According to ESPN.com's Mike Wells and Brian Windhorst, "Sources said there are many in the organization who don't think it's a good decision to give him a rich, long-term contract, given the way he has acted during the season."
Unfortunately, it will probably take a "rich, long-term contract" in order to retain Stephenson's services. Some team will be willing to give him one, even if that team isn't Indiana.
The problem with Stephenson isn't talent or upside. The 23-year-old had a breakout season and proved more than capable of doing a little bit of everything. He averaged 13.8 points, 7.2 rebounds and 4.6 assists per game during the regular season.
His postseason production has been nearly identical.
Nevertheless, Stephenson has also proven to be the kind of locker room headache that may make the team forget all about the numbers.
Wells and Windhorst write that there just might be something to the notion that Stephenson is a selfish player:
After Stephenson missed out on the All-Star team, he changed. He started a bit of a personal vendetta against East coaches, wanting to personally send a message in those games, which took him further out of the flow on some nights, sources said. Overall, the team noticed a shift in Stephenson from a more team-oriented approach to a more self-oriented focus, where he started obsessing about his statistics. People within the team believed his upcoming free agency was also a motivating factor for Stephenson, who wanted to enhance his value, something he believed suffered when he didn't get an All-Star nod.
Selfishness aside, there are also questions about Stephenson's decision-making on and off the court. He most recently expressed regret over discussing his trash talking with LeBron James publicly, admitting to reporters, "We just gotta play basketball and stop worrying about all the other stuff."
In April, Yahoo! Sports' Adrian Wojnarowski reported that Stephenson's penchant for distraction had reached an all-new level:
On the eve of this Eastern Conference series, the wobbling No. 1 seed punctuated its final playoff preparations in a most self-destructive way: Two Indiana Pacers dragged a cursing, cut Evan Turner out of the Bankers Life Fieldhouse court, untangling him from a practice-floor fistfight with teammate Lance Stephenson.
Turner hadn't been the first Pacer to lose his temper with Stephenson these tumultuous several weeks, and Stephenson's relentlessly irritable nature suggests Turner won't be the last. These scrapes aren't uncommon in the NBA, but this confrontation had been weeks in the making and that reflected in the ferocity of the encounter, sources told Yahoo Sports.
Stephenson certainly hasn't been the Pacers' only problem this season, but he's been a common denominator.

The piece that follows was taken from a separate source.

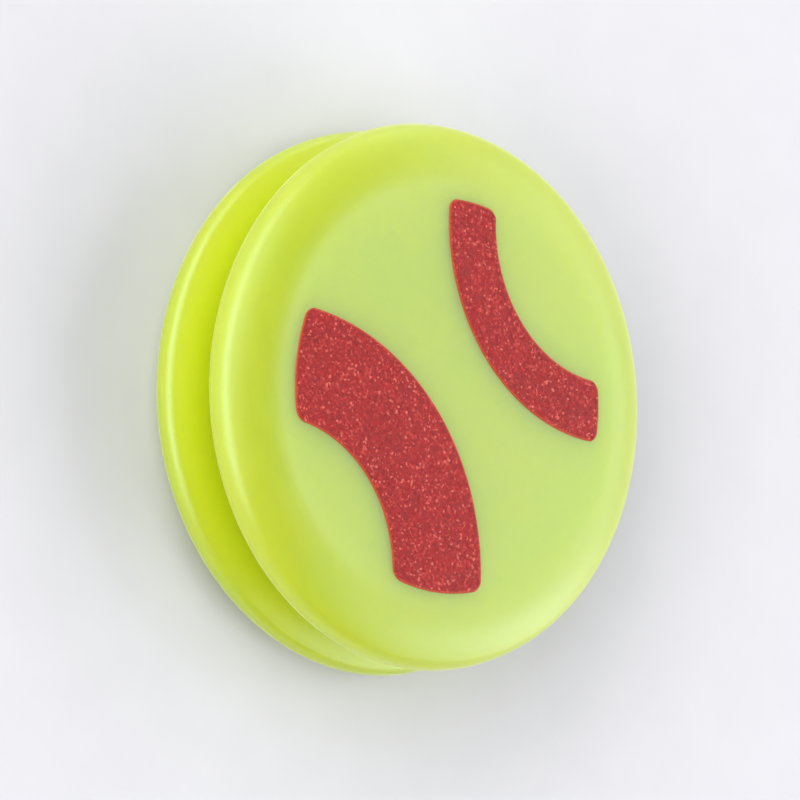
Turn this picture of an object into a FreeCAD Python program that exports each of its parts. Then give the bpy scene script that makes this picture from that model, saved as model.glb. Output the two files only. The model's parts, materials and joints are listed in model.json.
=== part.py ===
import FreeCAD, Part
import math
import os

# Button-type vibration dampener for a racket's string bed.
#
# One silicone moulding: two equal round discs on a short neck.  The neck sits
# between the two central main strings, one disc in front of the strings and
# one behind them, so that the strings run in the slot between the discs.  The
# front disc carries a two-part print in raised ink.
#
# Millimetres.  +Z is the disc axis, from the rear disc to the printed front
# disc.  +Y runs along the main strings, towards the racket's head, and +X
# along the cross strings.  The origin is the centre of the rear disc's flat
# outer face, which is the face that the part rests on when it lies down.

# ---- driving dimensions ----------------------------------------------------
disc_d = 25.0            # widest diameter of each disc
face_d = 19.2            # flat plateau on the outer face of each disc
shoulder_h = 1.7         # plateau above the widest circle
inner_h = 0.95           # widest circle above the inner face
inner_run = 2.4          # taper and rounding of the inner face, in from the rim
inner_edge = 0.55        # rounding inwards from the widest circle
edge_round = 1.1         # rounding outwards from the widest circle
gap = 1.75               # slot between the two inner faces

string_d = 1.3           # string that the slot and the seats are made for
seat_r = 0.70            # half-round seat in each flank of the neck
seat_pitch = 12.6        # spacing of the two seated main strings
neck_l = 10.0            # neck along the strings
neck_corner = 1.2        # rounding of the neck's four upright corners

ink_h = 0.05             # ink film on the plateau
ink_field_r = 9.0        # the print stays inside this circle
ink_corner = 0.45        # rounding of the print's corners
motif_turn = 27.0        # the print's own axis, degrees from -Y towards -X
large_c, large_r, large_w = 13.0, 12.0, 5.2   # arc centre, outer radius, width
small_c, small_r, small_w = 12.4, 9.6, 2.8

# ---- derived dimensions ----------------------------------------------------
disc_r = disc_d / 2.0
face_r = face_d / 2.0
disc_t = shoulder_h + inner_h
z_rear_in = disc_t                 # rear disc's inner face
z_mid = disc_t + gap / 2.0         # plane of the strings, and of both hinges
z_front_in = disc_t + gap          # front disc's inner face
z_top = 2.0 * disc_t + gap         # front disc's plateau

V = FreeCAD.Vector
Z = V(0, 0, 1)


def quarter(run, height, tight):
    """Radius of the wide arc of a quarter oval, and the angle where it starts.

    The quarter oval covers run by height.  A tight arc at the rim is tangent
    to a wide arc, which runs level into the face.  The angle is measured at
    the arcs' centres, up from the radial direction.
    """
    wide = ((run - tight) ** 2 + height ** 2 - tight ** 2) / (2.0 * (height - tight))
    return wide, math.atan2(wide - height, run - tight)


def disc(z_in, way):
    """A disc with its inner face at z_in, growing towards way (+1 up, -1 down).

    The section runs out along the flat inner face, tapers and rounds to the
    widest circle, goes over the shoulder to the plateau, and back along the
    plateau to the axis.  The taper leads the strings into the slot.
    """
    def on(centre, radius, angle):
        r = centre[0] + radius * math.cos(angle)
        h = centre[1] + radius * math.sin(angle)
        return V(r, 0, z_in + way * h)

    in_wide, in_join = quarter(inner_run, inner_h, inner_edge)
    out_wide, out_join = quarter(disc_r - face_r, shoulder_h, edge_round)
    in_tight_at = (disc_r - inner_edge, inner_h)
    in_wide_at = (disc_r - inner_run, in_wide)
    out_tight_at = (disc_r - edge_round, inner_h)
    out_wide_at = (face_r, disc_t - out_wide)
    quarter_turn = math.pi / 2.0

    def arc(centre, radius, a, b):
        return Part.Arc(
            on(centre, radius, a), on(centre, radius, (a + b) / 2.0), on(centre, radius, b)
        ).toShape()

    axis_in, axis_out = on((0, 0), 0, 0), on((0, disc_t), 0, 0)
    flat_in = on(in_wide_at, in_wide, -quarter_turn)
    flat_out = on(out_wide_at, out_wide, quarter_turn)
    edges = [
        Part.LineSegment(axis_in, flat_in).toShape(),
        arc(in_wide_at, in_wide, -quarter_turn, -in_join),
        arc(in_tight_at, inner_edge, -in_join, 0.0),
        arc(out_tight_at, edge_round, 0.0, out_join),
        arc(out_wide_at, out_wide, out_join, quarter_turn),
        Part.LineSegment(flat_out, axis_out).toShape(),
        Part.LineSegment(axis_out, axis_in).toShape(),
    ]
    section = Part.Face(Part.Wire(Part.__sortEdges__(edges)))
    return section.revolve(V(0, 0, 0), Z, 360)


def neck():
    """The bridge between the discs, with a straight string seat in each flank."""
    block = Part.makeBox(
        seat_pitch, neck_l, gap, V(-seat_pitch / 2, -neck_l / 2, z_rear_in)
    )
    upright = [
        e for e in block.Edges
        if abs(e.Vertexes[0].Point.z - e.Vertexes[-1].Point.z) > gap / 2
    ]
    block = block.makeFillet(neck_corner, upright)
    for side in (-1, 1):
        block = block.cut(
            Part.makeCylinder(
                seat_r, neck_l + 4, V(side * seat_pitch / 2, -neck_l / 2 - 2, z_mid),
                V(0, 1, 0),
            )
        )
    return block


def band(centre, radius, width, way):
    """A curved ink band, cut off by the print field's circle.

    way is +1 for the band on the motif's own axis and -1 for the one opposite.
    Both bow towards the middle of the face.
    """
    turn = math.radians(motif_turn)
    axis = V(-math.sin(turn), -math.cos(turn), 0) * way
    at = axis * centre + V(0, 0, z_top)
    ring = Part.makeCylinder(radius, ink_h, at, Z).cut(
        Part.makeCylinder(radius - width, ink_h, at, Z)
    )
    piece = ring.common(Part.makeCylinder(ink_field_r, ink_h, V(0, 0, z_top), Z))
    solid = max(piece.Solids, key=lambda s: s.Volume)
    # the ring's seam leaves no corner inside the field, so the upright edges
    # are the band's four corners
    corners = [
        e for e in solid.Edges
        if len(e.Vertexes) == 2
        and abs(e.Vertexes[0].Point.z - e.Vertexes[1].Point.z) > ink_h / 2
        and abs(math.hypot(e.Vertexes[0].Point.x, e.Vertexes[0].Point.y) - ink_field_r) < 1e-3
    ]
    return solid.makeFillet(ink_corner, corners)


nodes = {
    "rear_disc": disc(z_rear_in, -1),
    "neck": neck(),
    "front_disc": disc(z_front_in, +1),
    "print_large_band": band(large_c, large_r, large_w, +1),
    "print_small_band": band(small_c, small_r, small_w, -1),
}

os.makedirs("parts", exist_ok=True)
for name, shape in nodes.items():
    solid = shape.Solids[0] if len(shape.Solids) == 1 else shape
    assert solid.isValid(), name
    solid.exportStep(os.path.join("parts", name + ".step"))
    b = solid.BoundBox
    print(
        "%-17s solids %d  volume %8.2f mm3  x %.2f..%.2f  y %.2f..%.2f  z %.2f..%.2f"
        % (name, len(shape.Solids), shape.Volume, b.XMin, b.XMax, b.YMin, b.YMax, b.ZMin, b.ZMax)
    )
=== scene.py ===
import json
import math

import bpy
import numpy as np
from mathutils import Matrix, Vector


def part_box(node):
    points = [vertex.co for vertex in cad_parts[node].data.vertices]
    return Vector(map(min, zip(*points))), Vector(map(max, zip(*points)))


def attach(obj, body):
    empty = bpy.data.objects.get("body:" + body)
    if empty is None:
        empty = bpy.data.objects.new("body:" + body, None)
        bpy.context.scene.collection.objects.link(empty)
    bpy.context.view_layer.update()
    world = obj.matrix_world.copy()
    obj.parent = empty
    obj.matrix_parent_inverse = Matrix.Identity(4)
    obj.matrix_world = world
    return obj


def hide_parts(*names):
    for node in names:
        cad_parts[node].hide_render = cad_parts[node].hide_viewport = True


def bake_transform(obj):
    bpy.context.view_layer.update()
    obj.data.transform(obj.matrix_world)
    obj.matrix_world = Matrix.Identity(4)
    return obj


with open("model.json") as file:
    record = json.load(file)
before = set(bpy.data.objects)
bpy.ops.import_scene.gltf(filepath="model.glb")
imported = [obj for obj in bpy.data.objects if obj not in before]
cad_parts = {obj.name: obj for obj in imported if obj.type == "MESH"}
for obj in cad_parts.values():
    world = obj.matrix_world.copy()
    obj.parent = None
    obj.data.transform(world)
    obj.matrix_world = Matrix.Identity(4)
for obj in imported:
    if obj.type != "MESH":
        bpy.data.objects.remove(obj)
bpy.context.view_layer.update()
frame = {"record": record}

MM = 0.001
record = frame["record"]
scene = bpy.context.scene

# ---------------------------------------------------------------------------
# sizes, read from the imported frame
# ---------------------------------------------------------------------------
rear_lo, rear_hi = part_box("rear_disc")
front_lo, front_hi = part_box("front_disc")
neck_lo, neck_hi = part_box("neck")
ink_lo, ink_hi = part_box("print_large_band")

R = (front_hi.x - front_lo.x) / 2 / MM          # disc radius, 12.5
Z_REAR_IN = rear_hi.z / MM                      # rear disc's inner face
Z_FRONT_IN = front_lo.z / MM                    # front disc's inner face
Z_TOP = front_hi.z / MM                         # front plateau
Z_MID = (Z_REAR_IN + Z_FRONT_IN) / 2
NECK_X = (neck_hi.x - neck_lo.x) / 2 / MM       # lips of the string seats
NECK_Y = (neck_hi.y - neck_lo.y) / 2 / MM
INK_H = (ink_hi.z - ink_lo.z) / MM
DISC_T = Z_TOP - Z_FRONT_IN
SHOULDER_H, EDGE_ROUND = 1.7, 1.1               # rim to plateau, and its tight arc
INNER_H = DISC_T - SHOULDER_H
INNER_RUN, INNER_EDGE = 2.4, 0.55               # the slot side's taper, and its tight arc
FACE_R = 9.6
SEAT_R = 0.70


# ---------------------------------------------------------------------------
# small helpers
# ---------------------------------------------------------------------------
def smooth01(t):
    t = np.clip(t, 0.0, 1.0)
    return t * t * (3 - 2 * t)


def mesh_object(name, verts_mm, faces, smooth=True):
    me = bpy.data.meshes.new(name)
    me.from_pydata([tuple(v * MM for v in p) for p in verts_mm], [], faces)
    me.validate()
    me.update()
    me.polygons.foreach_set("use_smooth", [smooth] * len(me.polygons))
    ob = bpy.data.objects.new(name, me)
    scene.collection.objects.link(ob)
    return ob


# ---------------------------------------------------------------------------
# the two discs
# ---------------------------------------------------------------------------
def quarter(run, height, tight):
    """Radius of the wide arc of a quarter oval, and the angle where it starts."""
    wide = ((run - tight) ** 2 + height ** 2 - tight ** 2) / (2 * (height - tight))
    return wide, math.atan2(wide - height, run - tight)


def disc_profile():
    """(r, h) from the centre of the inner face, round the edge, to the centre
    of the outer face.  h is the height above the inner face, in mm."""
    pts = []

    def arc(centre, radius, start, stop, steps):
        for a in np.linspace(start, stop, steps):
            pts.append((centre[0] + radius * math.cos(a), centre[1] + radius * math.sin(a)))

    in_wide, in_join = quarter(INNER_RUN, INNER_H, INNER_EDGE)
    out_wide, out_join = quarter(R - FACE_R, SHOULDER_H, EDGE_ROUND)
    for r in np.linspace(0.35, R - INNER_RUN - 0.25, 20):
        pts.append((r, 0.0))
    arc((R - INNER_RUN, in_wide), in_wide, -math.pi / 2, -in_join, 11)
    arc((R - INNER_EDGE, INNER_H), INNER_EDGE, -in_join * 0.94, -0.24, 10)
    # parting line: a fine raised bead on the widest circle
    bead, half = 0.035, 0.10
    for d in np.linspace(-half, half, 9):
        lift = bead * (0.5 + 0.5 * math.cos(math.pi * d / half))
        pts.append((R - 0.012 + lift * 0.8, INNER_H + d))
    arc((R - EDGE_ROUND, INNER_H), EDGE_ROUND, 0.13, out_join, 13)
    arc((FACE_R, DISC_T - out_wide), out_wide, out_join + 0.045, math.pi / 2, 15)
    for r in np.linspace(FACE_R - 0.35, 0.35, 26):
        pts.append((r, DISC_T))
    return pts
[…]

With the ability to re-sign Evan Turner, the Pacers could elect to go in a different direction during the offseason. Though Stephenson is unlikely to receive any maximum-contract offers, he could very well demand something in the range of $8-10 million per season.
How should Pacers proceed with Stephenson?
That could be too rich for Larry Bird's taste, especially if Stephenson is as much trouble as he's estimated to be. The Pacers have to think about more than stockpiling talent alone. They also have to account for locker room chemistry.
That probably means doing away with any risk of selfishness and infighting.
It remains premature to count Stephenson out for good, though. The Pacers could decide that he's simply too talented, that dealing with a semi-constant sideshow is ultimately worth it.
Players with Stephenson's versatility don't come around often.
Whatever happens during the negotiations, don't expect Stephenson to accept much of a discount. After making a shade under $1 million this season, he'll be looking for quite the raise.